There’s a difference working behind cameras. When you’re doing an improv show, and you’re trying out a joke, if doesn’t work, you can know immediately because it doesn’t hit with the audience. And then you can change your tactic and try again. And then if it hits, you know exactly the point they laughed at and then how to isolate and expand that moment. But when you’re behind camera, you don’t have the audience. In fact, everyone’s supposed to be quiet [laughter]. We have to use what’s in our bones of knowing where we think the audience will laugh and just our comedic instincts in that way.

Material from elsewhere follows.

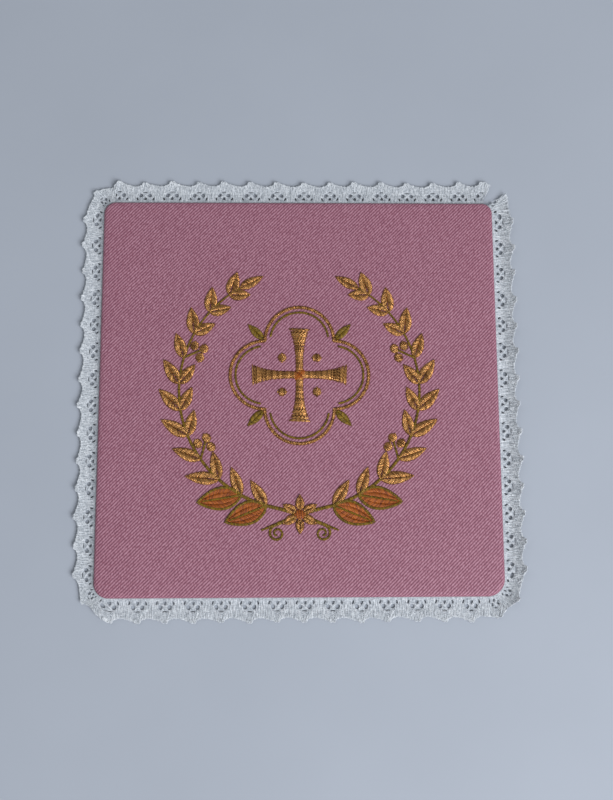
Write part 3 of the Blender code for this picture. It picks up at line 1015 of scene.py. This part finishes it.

Luebbe: We were excited to delve into, with “Greener Grasses,” these elements of horror. And we found so much that comedy and horror have this parallel in terms of, as Jocelyn was talking about, these moments of tension and release and pacing. And that was another element that we were excited to delve into.

You accomplish the hybridization of genres seamlessly.

Luebbe: It’s just such a fine line with horror, and comedy, and with our movie, of finding the moments where we actually wanted it to feel scary, or the audience to feel uncertain and nervous about what was happening, or what the POV was. And in being nervous about veering into camp and making fun of the serial killer. But there are moments where we do want to laugh at her. And just really maintaining that line of when it is scary and when it is funny, it’s such a delicate thing.

DeBoer: Some of the very best kinds of satire is couched in what seems like just pure comedy because that can sometimes be the way you can really get to people with a message that you’re actually interested in conveying. By having it seem on the surface like we’re just laughing, and then when you feel the teeth under that, that is some of the very coolest kind of satire.

Creatively, what’s next for you two?

Luebbe: We are in the process of writing our next feature, which we won’t give away much about. But I will say, like “Greener Grass,” it’s its own unique world, although that world, itself, is very different from the world of “Greener Grass.”

“Greener Grass” is in select theaters now.